Regenerative agriculture is primarily defined by its outcomes, including improved soil health, carbon sequestration and biodiversity enhancement. Agro-ecology emphasises holistic land management, including the integration of forestry, crops and livestock management.
Savannah threat
Woodland regeneration, no-till farming, nutrient management, improved grazing, water conservation and harvesting, efficient irrigation, inter-cropping, organic fertiliser, improved use of compost and biochar, can all enhance soil carbon and boost yields.
Savannahs are under severe threat from human-induced land degradation, yet are essential for ecological and human well-being. A major store of biodiversity and carbon, they cover 20 per cent of the Earth’s land surface but are increasingly being lost to cropland expansion and misguided afforestation.
The current rate of groundwater extraction exceeds replenishment in 47 per cent of global aquifers, so more efficient irrigation is crucial to reduce agricultural freshwater use. Globally, the water sector must continue to shift from “grey” infrastructure (dams, reservoirs, channels, treatment plants) to “green” such as reforestation, floodplain restoration, forest conservation or recharging aquifers.
More efficient delivery of chemical fertiliser is likewise essential: currently, only 46 per cent of nitrogen and 66 per cent of phosphorous applied as fertiliser is taken up by crop. The rest runs off into freshwater bodies, and coastal areas with dire consequences for the environment.

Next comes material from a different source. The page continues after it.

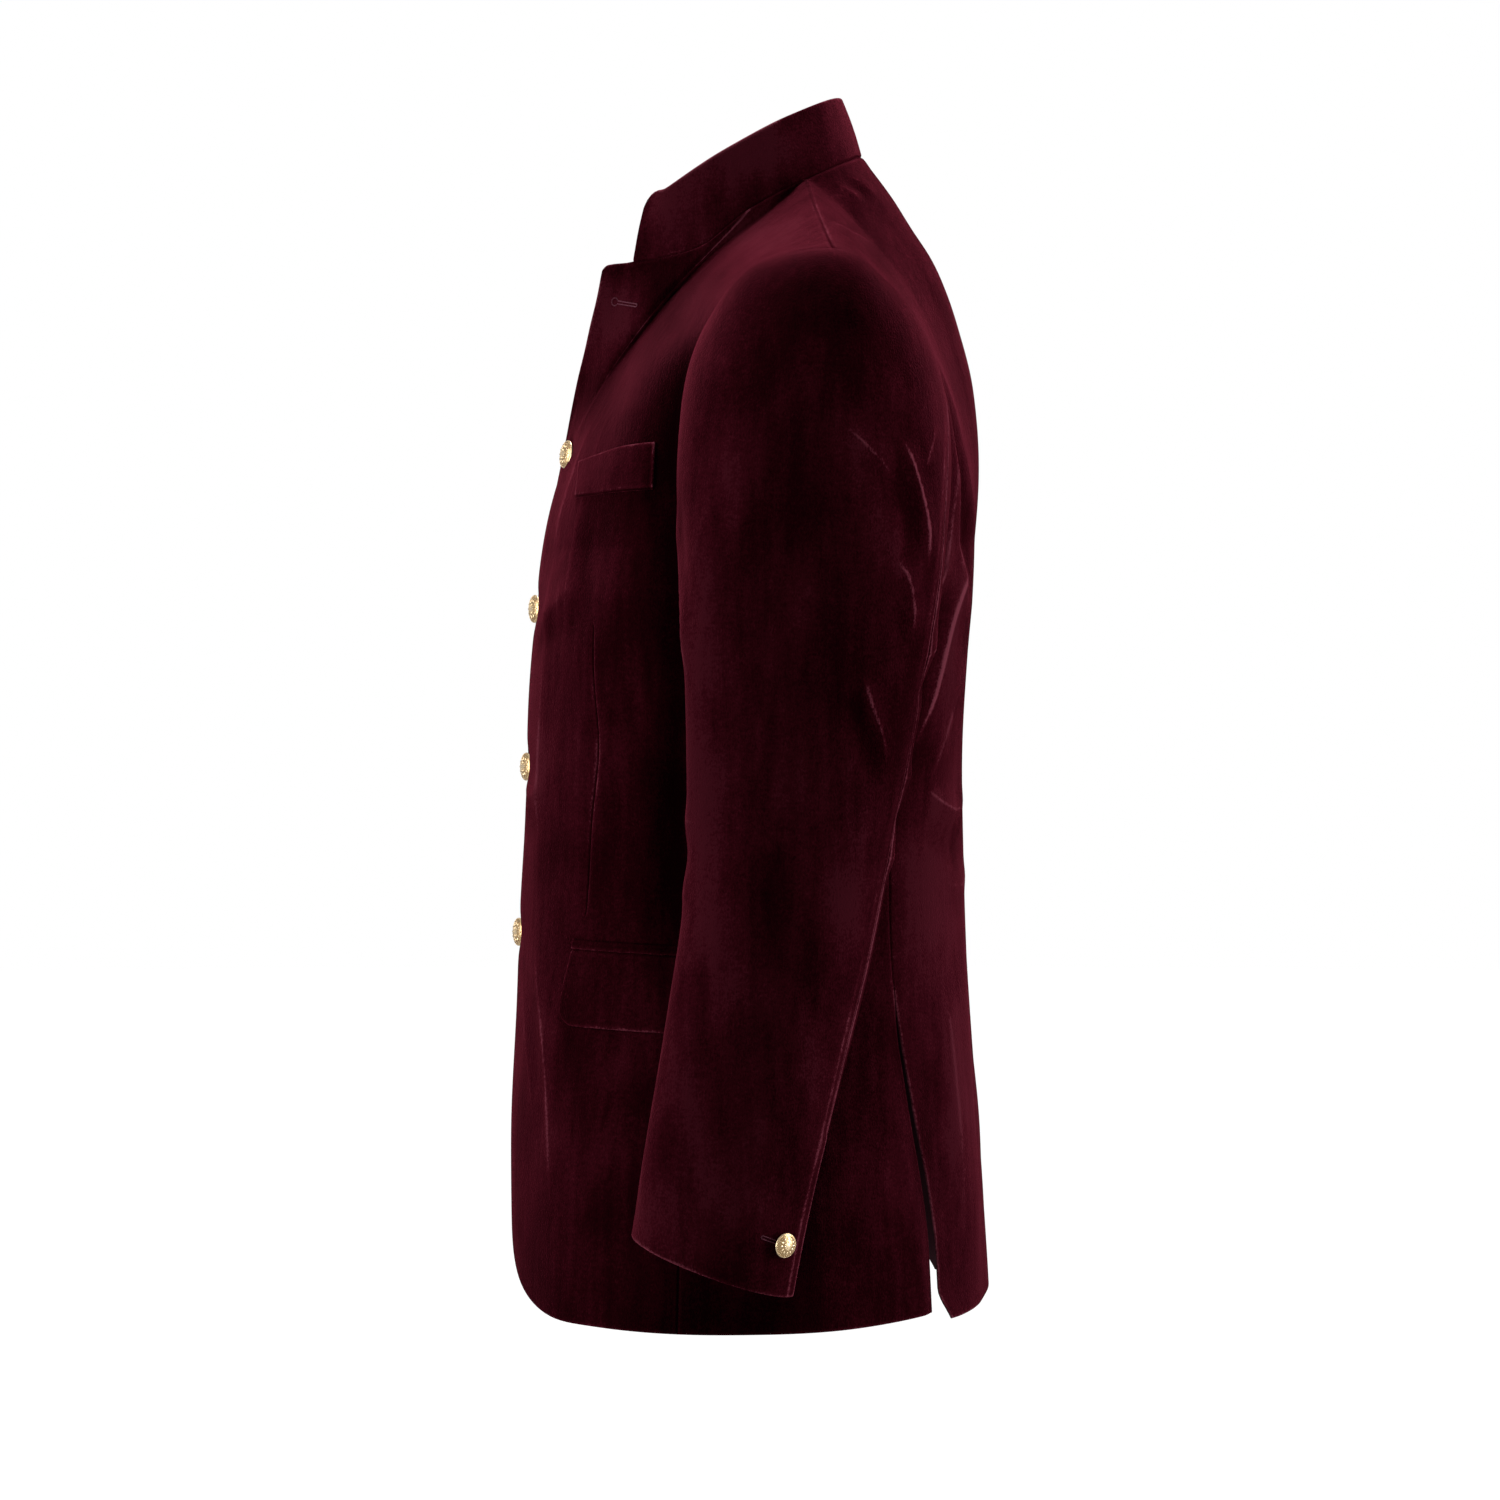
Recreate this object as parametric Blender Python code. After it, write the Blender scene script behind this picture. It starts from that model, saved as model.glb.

New technologies coupled with big data and artificial intelligence have made possible innovations such as precision farming, remote sensing and drones that detect and combat land degradation in real time.
Numerous multilateral agreements on land-system change exist but have largely failed to deliver. The Glasgow Declaration to halt deforestation and land degradation by 2030 was signed by 145 countries at the Glasgow climate summit (COP26), but deforestation has increased since.